LA CONSTATAZIONE
Quando gli è stato paventato il programma-giovani, Lucio ha replicato pubblicamente: «Poi però non chiedete di vincere...». Toccherà alla società convincerlo della possibilità. Perché se i giovani hanno la qualità e le prospettive di Rodrigo Caio, Pellegrini, Kessie (sul quale però è piombato il Napoli) e magari Defrel, già cercato a gennaio, il discorso potrebbe cambiare. Anche se per i miracoli, è difficile attrezzarsi. Lo sa bene Dzeko: «È difficile competere con la Juventus, loro hanno investito 150 milioni in nuovi giocatori, noi purtroppo no», l’ammissione senza peli sulla lingua di Edin al portale bosniaco Klix.ba.

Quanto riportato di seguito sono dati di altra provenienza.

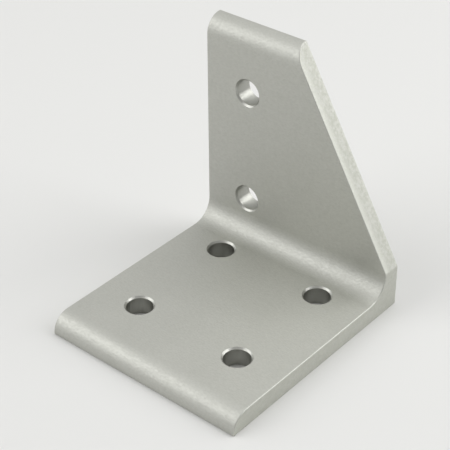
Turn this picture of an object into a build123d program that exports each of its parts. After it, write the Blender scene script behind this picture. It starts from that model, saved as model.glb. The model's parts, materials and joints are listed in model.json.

Uno scenario che Monchi conosce bene, avendolo già affrontato a Siviglia, dove comunque è poi riuscito ad allestire squadre che hanno saputo vincere. E non saltuariamente una coppa ma con una continuità disarmante (tre Europa League consecutive).
IL PESO DELLA CHAMPIONS
Lo spagnolo si troverà a dover gestire un’eredità lasciata da altri. Il riferimento, nemmeno troppo velato, è ai riscatti che la Roma sarà costretta ad effettuare entro il 30 giugno. Premesso che ogni accordo, previa intesa tra le parti potrebbe anche slittare oltre la dead-line prevista dalla chiusura dell’esercizio economico per far quadrare meglio i conti, sono comunque soldi che la società prima o poi dovrà sborsare. Al netto di Bruno Peres, dove il riscatto anticipato di Iago Falque per 5,8 milioni a gennaio e la cessione di Skorupski a giugno dovrebbe portare ad un sostanziale pareggio tra dare e avere col Torino, rimangono gli altri - Perotti (8), Juan Jesus (8), Mario Rui (6), Fazio (3,2), Emerson (2,5) – che inevitabilmente peseranno sulla liquidità del club. Gira che ti rigira, si torna quindi sempre al punto di partenza: la qualificazione diretta alla Champions. Unico, reale spartiacque della prossima stagione. Spalletti o non Spalletti.